A year after the Skyhaven Quarry site went up for sale, the long-quiet East Atlanta property looks closer to construction than it has in years. Developer Brett Embry says the project, a mix of apartments, townhomes and preserved woods around an abandoned rock quarry, is financed and positioned to move forward. Longtime neighbors who have followed the proposal through community meetings and design sessions are expected to watch permitting closely as the team seeks local approvals.
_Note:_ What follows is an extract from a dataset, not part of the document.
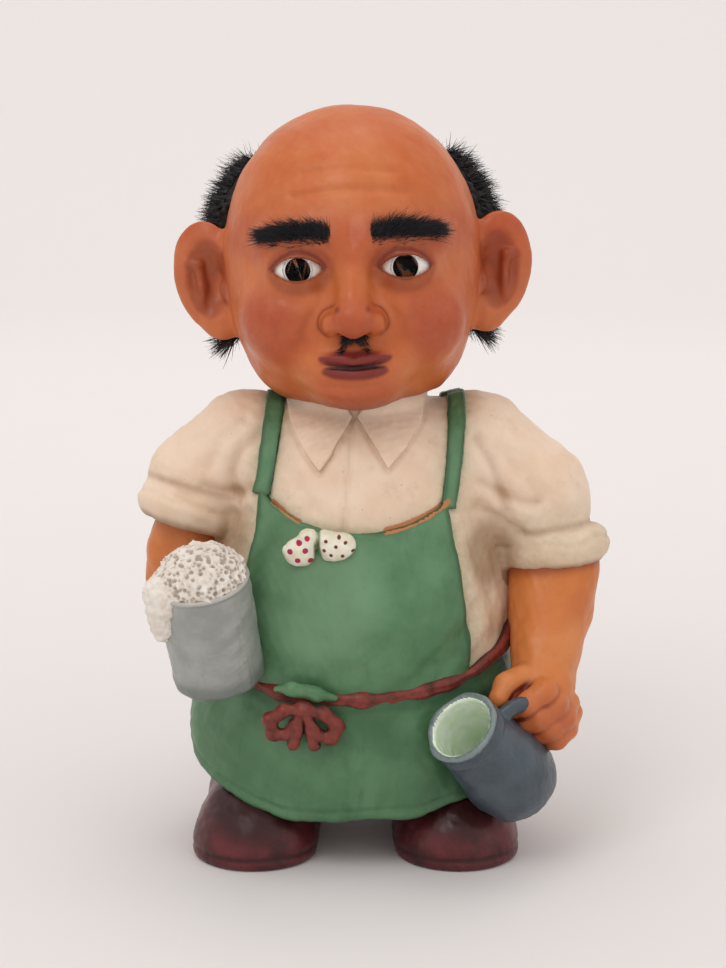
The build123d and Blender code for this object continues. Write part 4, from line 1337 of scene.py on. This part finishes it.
def egg_normals(p):
    g = gradient(egg, p.astype(np.float32))
    return g / np.maximum(length(g), 1e-6)[:, None]


def undercoat_field(p):
    """The matted base of the fringe, so that no scalp shows between the hairs."""
    shell = np.maximum(egg(p, 9.0), -egg(p, -1.0))
    y, z = p[:, 1], p[:, 2]
    edges = highest(fringe_edge(z) + 1.5 - y, z - 279.5 + 0.25 * y, 208 + 0.10 * y - z)
    return smax(shell, edges, 4.0)


# ---------------------------------------------------------------- build

SHIRT = shirt_material()
APRON = skirt_material()
HEAD_SKIN = head_material()
ARM_SKIN = skin_material("vinyl_arm")
TIE = plain_vinyl("vinyl_tie", BRICK, BRICK_DARK, 0.42, 7)
SHOES = plain_vinyl("vinyl_shoe", MAROON, MAROON_DARK, 0.34, 16)
FUR = fur_material()

LIMB_RELIEF, BOW_RELIEF = uneven((0.3, 13, 42), (0.1, 4, 43)), uneven((0.12, 3.2, 21), (0.2, 8, 22))
TIE_SHADE = crevice_paint(lambda q: ellipse_stack(q, TRUNK_TABLE, 0.4), 0.5, 2.0)
# name, field, low and high corner of its room, voxel, body, material, relief, paint, slot, node it stands for
PIECES = [
    ("shirt_and_bib", shirt_field, (-92, -64, 60), (106, 54, 192), 1.2, "figure", SHIRT,
     shirt_relief, shirt_paint, "vinyl_body", "body_shell"),
    ("bib_and_straps", panel(apron_distance, 1.5, 0.9), (-66, -64, 60), (66, 54, 192), 0.8, "figure", APRON,
     bib_relief, bib_paint, "vinyl_body", None),
    ("collar_leaves", panel(leaves_distance, 2.3, 0.8), (-34, -48, 156), (34, 0, 192), 0.5, "figure", SHIRT,
     uneven((0.25, 14, 4), (0.08, 4, 5)), leaf_paint, "vinyl_body", None),
    ("apron_skirt", skirt_field, (-74, -67, 14), (74, 56, 112), 1.1, "figure", APRON,
     skirt_relief, skirt_paint, "vinyl_body", None),
    ("waist_tie", tie_field, (-70, -68, 60), (70, 58, 122), 0.8, "figure", TIE,
     tie_relief, TIE_SHADE, "vinyl_body", None),
    ("waist_bow", bow_field, (-39, -71, 50), (-2, -57, 76), 0.4, "figure", TIE,
     BOW_RELIEF, crevice_paint(bow_field, 0.8, 1.5), "vinyl_body", None),
    ("apron_flap", flap_field, (-35, -68, 70), (-4, -56, 83), 0.45, "figure", APRON,
     BOW_RELIEF, flap_paint, "vinyl_body", None),
    ("kerchief", kerchief_field, (-31, -60, 121), (3, -46, 143), 0.35, "figure", kerchief_material(),
     kerchief_relief, kerchief_paint, "vinyl_body", None),
    ("arm_right", right_arm_field, (-90, -48, 84), (-42, 22, 150), 0.7, "figure", ARM_SKIN,
     LIMB_RELIEF, limb_paint(right_arm_field, CUFF_RIGHT, (-57, -40, 107)), "vinyl_skin", None),
    ("arm_left", left_arm_field, (46, -69, 38), (102, 18, 140), 0.7, "figure", ARM_SKIN,
     LIMB_RELIEF, limb_paint(left_arm_field, CUFF_LEFT, (72, -56, 58)), "vinyl_skin", None),
    ("trousers_and_shoes", legs_field, (-72, -64, -3), (72, 54, 112), 1.1, "figure", SHOES,
     legs_relief, legs_paint, "vinyl_body", None),
    ("stein_body", stein_field, (-92, -88, 74), (-30, -22, 134), 0.6, "figure", stein_material(),
     stein_relief, vessel_paint(STEIN, 42), "mug_paint", "stein"),
    ("froth", froth_base, (-92, -90, 92), (-34, -40, 142), 0.42, "figure", froth_material(),
     froth_relief, froth_paint, "froth", "stein_foam"),
    ("jug_body", jug_field, (26, -88, 8), (92, -22, 76), 0.6, "figure", jug_material(),
     jug_relief, vessel_paint(JUG, 50), "jug_paint", "jug"),
    ("head_casting", head_field, (-76, -68, 178), (76, 56, 304), 0.85, "head", HEAD_SKIN,
     head_relief, head_paint, "vinyl_skin", "head_shell"),
    ("hair_undercoat", undercoat_field, (-64, 2, 200), (64, 66, 286), 1.2, "head", FUR,
     uneven((0.9, 4, 101), (0.5, 1.8, 102)), lambda q, n: {"tip": np.zeros(len(q))}, "fur", "hair_fringe"),
]
for *shape, slot, node in PIECES:
    piece = sculpt(*shape)
    if node:
        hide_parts(node)

HAIRS = 48000
roots = fringe_roots(HAIRS)
outward = egg_normals(roots)
down = np.array([0, 0, -0.16])
back = np.stack([np.sign(roots[:, 0]) * 0.06, np.full(len(roots), 0.08), np.zeros(len(roots))], -1)
across = roots[:, 0]
for part, chosen in (("right", across < -22), ("back", np.abs(across) <= 22), ("left", across > 22)):
    out = outward[chosen]
    fur("hair_" + part, roots[chosen] + out * 4, out, back[chosen] + down, 10.0, 0.5, 0.27, 0.1)


def brow_roots(side, count):
    """Roots of one eyebrow, thickest in the middle and thin towards the temple."""
    t = rng.uniform(-1, 1, count)
    across = rng.normal(size=count) * (2.3 - 0.8 * np.abs(t))
    x = EYE_X + 13 * t
    z = BROW_LINE + 3.2 + 1.6 * (1 - t * t) + across
    y = -np.sqrt(np.maximum((HALF_WIDTH + 2.5) ** 2 - x * x, 1)) + 0.6
    return np.stack([side * x, y, z], -1), t


for side, part in ((-1, "right"), (1, "left")):
    root, t = brow_roots(side, 2600)
    p32 = root.astype(np.float32)
    g = gradient(head_field, p32)
    surface_at = p32 - (head_field(p32)[:, None] + 0.5) * g / np.maximum((g * g).sum(-1, keepdims=True), 0.2)
    n = g / np.maximum(length(g), 1e-6)[:, None]
    comb = np.stack([side * (0.75 + 0.3 * t), np.zeros(len(t)), 0.35 - 0.45 * t], -1)
    brow = fur("eyebrow_fur_" + part, surface_at, n, comb, 5.6, 0.28, 0.35, 0.1)
    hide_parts("eyebrow_" + part)

count = 520
x = rng.uniform(-5.6, 5.6, count)
z = NOSE_BASE - 3.0 + rng.uniform(-1.4, 1.2, count) - 0.05 * x * x
start = np.stack([x, np.full(count, -56.0), z], -1).astype(np.float32)
for _ in range(4):
    g = gradient(head_field, start)
    start = start - head_field(start)[:, None] * g / np.maximum((g * g).sum(-1, keepdims=True), 0.2)
comb = np.stack([np.sign(x) * 0.45, np.full(count, -0.1), np.full(count, -0.5)], -1)
g = gradient(head_field, start)
n = g / np.maximum(length(g), 1e-6)[:, None]
moustache = fur("moustache_fur", start, n, comb, 3.0, 0.24, 0.4, 0.2)
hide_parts("moustache")


# ---------------------------------------------------------------- carried-over CAD nodes

def paint_node(name, material):
    obj = frame["nodes"][name]
    obj.data.materials.clear()
    obj.data.materials.append(material)
    obj.data.polygons.foreach_set("material_index", [0] * len(obj.data.polygons))


def eye_white_material():
    paint = Paint("eye_white")
    colour = paint.mix(paint.patches(0.4, 0.8, 5, 4), (0.86, 0.84, 0.79), (0.78, 0.72, 0.64))
    veins = paint.ramp(paint.cells(4.0, "DISTANCE_TO_EDGE"), 0.0, 0.03, 1.0, 0.0)
    colour = paint.mix(paint.times(veins, 0.10), colour, (0.5, 0.1, 0.07))
    normal = paint.bump(paint.noise(3, 2), 0.03)
    return paint.finish(colour, 0.12, normal, Coat_Weight=0.5, Coat_Roughness=0.05)


def iris_material(name, node):
    """Radial spokes of brown about the pupil, with a dark rim."""
    low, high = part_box(node)
    centre = [(a + b) / 2 for a, b in zip(low, high)]
    radius = (high[0] - low[0]) / 2
    paint = Paint(name)
    shift = paint.node("ShaderNodeMapping", vector_type="POINT")
    paint.put(shift.inputs["Vector"], paint.coords)
    paint.put(shift.inputs["Location"], tuple(-c / radius for c in centre))
    paint.put(shift.inputs["Scale"], (1 / radius, 1 / radius, 1 / radius))
    apart = paint.node("ShaderNodeSeparateXYZ")
    paint.put(apart.inputs[0], shift.outputs["Vector"])
    x, z = apart.outputs["X"], apart.outputs["Z"]
    reach = paint.math("SQRT", paint.plus(paint.times(x, x), paint.times(z, z)))
    angle = paint.math("ARCTAN2", z, x)
    spokes = paint.math("SINE", paint.plus(paint.times(angle, 22.0), paint.times(reach, 3.0)))
    spokes = paint.ramp(paint.plus(spokes, paint.times(paint.noise(1.2, 4), 1.2)), -0.2, 1.4)
    colour = paint.mix(spokes, (0.42, 0.085, 0.025), (0.95, 0.36, 0.10))
    colour = paint.mix(paint.ramp(reach, 0.82, 0.98), colour, (0.05, 0.008, 0.005))
    colour = paint.mix(paint.ramp(reach, 0.26, 0.33, 1.0, 0.0), colour, (0.004, 0.003, 0.003))
    return paint.finish(colour, 0.25, paint.bump(spokes, 0.3), Coat_Weight=1.0, Coat_Roughness=0.03)


def cornea_material():
    paint = Paint("cornea")
    rough = paint.ramp(paint.noise(3, 2), 0.3, 0.7, 0.02, 0.06)
    return paint.finish((0.2, 0.2, 0.2), rough, None, Alpha=0.03, IOR=1.5)


def metal_material():
    paint = Paint("spring_steel")
    colour = paint.mix(paint.patches(0.35, 0.75, 3, 5), (0.50, 0.50, 0.49), (0.28, 0.25, 0.22))
    rough = paint.ramp(paint.noise(2, 4), 0.3, 0.7, 0.22, 0.42)
    return paint.finish(colour, rough, paint.bump(paint.noise(0.8, 3), 0.1), Metallic=1.0)


def wood_material():
    paint = Paint("plug_wood")
    grain = paint.noise(3, 6, 0.7, (6.0, 6.0, 0.5))
    colour = paint.mix(paint.ramp(grain, 0.3, 0.7), (0.46, 0.28, 0.13), (0.24, 0.12, 0.05))
    return paint.finish(colour, 0.6, paint.bump(grain, 0.3))


def plaster_material():
    paint = Paint("plaster")
    colour = paint.mix(paint.patches(0.3, 0.7, 4, 6), (0.80, 0.77, 0.70), (0.62, 0.58, 0.50))
    return paint.finish(colour, 0.8, paint.bump(paint.noise(2, 5), 0.4))


STEEL, WOOD, EYE_WHITE, CORNEA = metal_material(), wood_material(), eye_white_material(), cornea_material()
for name in ("seat_screw", "spring_seat", "neck_spring", "head_seat", "head_screw"):
    paint_node(name, STEEL)
for name in ("neck_plug", "head_plug"):
    paint_node(name, WOOD)
paint_node("ballast", plaster_material())
for part in ("right", "left"):
    paint_node("eye_white_" + part, EYE_WHITE)
    paint_node("iris_" + part, iris_material("iris_" + part, "iris_" + part))
    paint_node("cornea_" + part, CORNEA)


# ---------------------------------------------------------------- floor, light and camera

def studio_floor():
    """A pale sheet that curves up far behind the figure."""
    paint = Paint("floor")
    apart = paint.node("ShaderNodeSeparateXYZ")
    paint.put(apart.inputs[0], paint.coords)
    # painted shade: the sheet is darker near the front and lighter far behind
    far = paint.ramp(paint.plus(apart.outputs["Y"], paint.times(paint.noise(300, 3), 0.2)), -0.1, 1.5)
    colour = paint.mix(far, (0.79, 0.755, 0.745), (0.97, 0.935, 0.92))
    material = paint.finish(colour, 0.75)
    profile = [(-2.5, 0.0), (1.6, 0.0)]
    for i in range(1, 13):
        a = i / 12 * math.pi / 2
        profile.append((1.6 + 1.2 * math.sin(a), 1.2 - 1.2 * math.cos(a)))
    profile.append((2.8, 4.0))
    verts = [(x, y, z - 0.0002 * (z == 0)) for y, z in profile for x in (-4, 4)]
    faces = [(2 * i, 2 * i + 1, 2 * i + 3, 2 * i + 2) for i in range(len(profile) - 1)]
    mesh = bpy.data.meshes.new("floor")
    mesh.from_pydata(verts, [], faces)
    mesh.materials.append(material)
    mesh.polygons.foreach_set("use_smooth", [True] * len(mesh.polygons))
    obj = bpy.data.objects.new("floor", mesh)
    bpy.context.scene.collection.objects.link(obj)


def look_at(obj, target):
    d = (np.array(target) - np.array(obj.location)).tolist()
    obj.rotation_euler = Vector(d).to_track_quat("-Z", "Y").to_euler()


def area_light(name, place, target, size, watts, colour):
    data = bpy.data.lights.new(name, "AREA")
    data.shape, data.size, data.energy, data.color = "SQUARE", size, watts, colour
    obj = bpy.data.objects.new(name, data)
    obj.location = place
    bpy.context.scene.collection.objects.link(obj)
    look_at(obj, target)


studio_floor()
MIDDLE = (0.0, 0.0, 0.15)
area_light("key", (-0.6, -1.1, 1.6), MIDDLE, 0.9, 7.5, (1.0, 0.98, 0.96))
area_light("fill", (1.4, -0.9, 0.9), MIDDLE, 1.2, 1.5, (1.0, 0.98, 0.97))
area_light("top", (0.0, 0.3, 1.8), MIDDLE, 1.2, 5.0, (1.0, 0.99, 0.98))
world = bpy.data.worlds.new("studio")
world.use_nodes = True
world.node_tree.nodes["Background"].inputs["Color"].default_value = (1.0, 0.975, 0.96, 1)
world.node_tree.nodes["Background"].inputs["Strength"].default_value = 0.78
bpy.context.scene.world = world

ELEVATION, DISTANCE, TARGET_HEIGHT, SIDE_SHIFT = math.radians(12), 1.0, 0.146, 0.0029
camera = bpy.data.objects.new("camera", bpy.data.cameras.new("camera"))
camera.data.lens, camera.data.sensor_width = 90.8, 36.0
target = np.array([AXIS[0] / 1000 + SIDE_SHIFT, AXIS[1] / 1000, TARGET_HEIGHT])
camera.location = target + DISTANCE * np.array([0, -math.cos(ELEVATION), math.sin(ELEVATION)])
look_at(camera, target)
bpy.context.scene.collection.objects.link(camera)
bpy.context.scene.camera = camera
bpy.context.scene.view_settings.view_transform = "Standard"

bpy.context.view_layer.update()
Speaking with Urbanize Atlanta, Embry said Skyhaven Quarry "is financed and essentially ready to break ground" and cautioned that "time is killing deals" as lending conditions shift. According to the outlet, Embry's firm bought the listing last year and is now negotiating with a partner development firm, after a year that included community-driven design work and rezoning steps.
Park-first plan and rezoning wins
The public-facing plan keeps the old quarry and Ripplewater Creek as the star attractions, with roughly five acres set aside for a conservation area that developers say would be donated for a future park. According to Clark Property R+D, the firm led the site assemblage and secured rezonings both in the City of Atlanta and in DeKalb County. Clark also highlights a proposal to realign the Moreland Avenue and Skyhaven Road intersection, noting that hundreds of crashes have occurred at that corner over the past decade.
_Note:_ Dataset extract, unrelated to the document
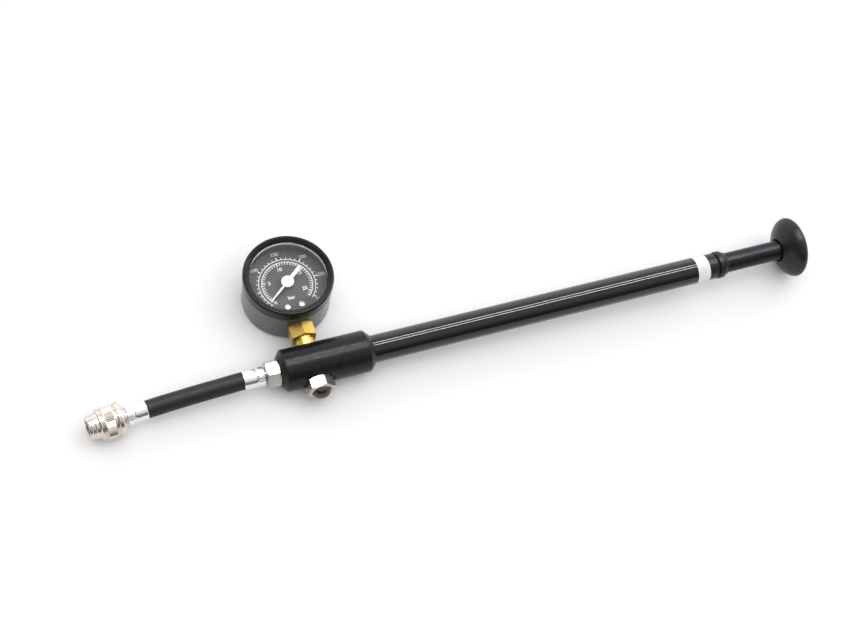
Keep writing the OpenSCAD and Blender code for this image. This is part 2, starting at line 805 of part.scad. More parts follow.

Site history and community process
Local reporting and meeting notes from SaportaReport show that the assemblage pulls together multiple parcels along Moreland Avenue, including a shuttered Family Dollar and a cell-tower parcel. Earlier materials, including coverage in Porch Press, placed the total project footprint at roughly 11 to 12 acres. Those outreach efforts fed into a conservation-oriented master plan that neighborhood leaders have pointed to in public meetings. Residents and designers have stressed trails, habitat protection and a compact building footprint that keeps the quarry woods largely intact.
What the plan would build
Public project listings on Urbanize Atlanta for 1104 Moreland Avenue SE describe a mixed package that could include up to 180 apartments along Moreland, roughly 57 townhomes, 16 standalone houses, about 9,000 square feet of commercial space and an 8,000-square-foot plaza. Marketing materials emphasize concentrating taller buildings at the site's edges so the quarry and central woods remain largely undisturbed. Final unit counts and the exact mix of uses will depend on partner agreements, permit reviews and any tweaks requested during public hearings.
Next steps and timeline
Embry Development lists Skyhaven Quarry as a 167-unit master-planned community currently in the zoning stage and says the company is negotiating with partners while pursuing permits. Before any clearing or building can begin, the team will need formal approvals from city and county agencies, along with what are likely to be several rounds of public-facing hearings. Neighbors can expect permit filings and meeting notices to start surfacing in the weeks and months ahead as the developers push toward a construction timeline.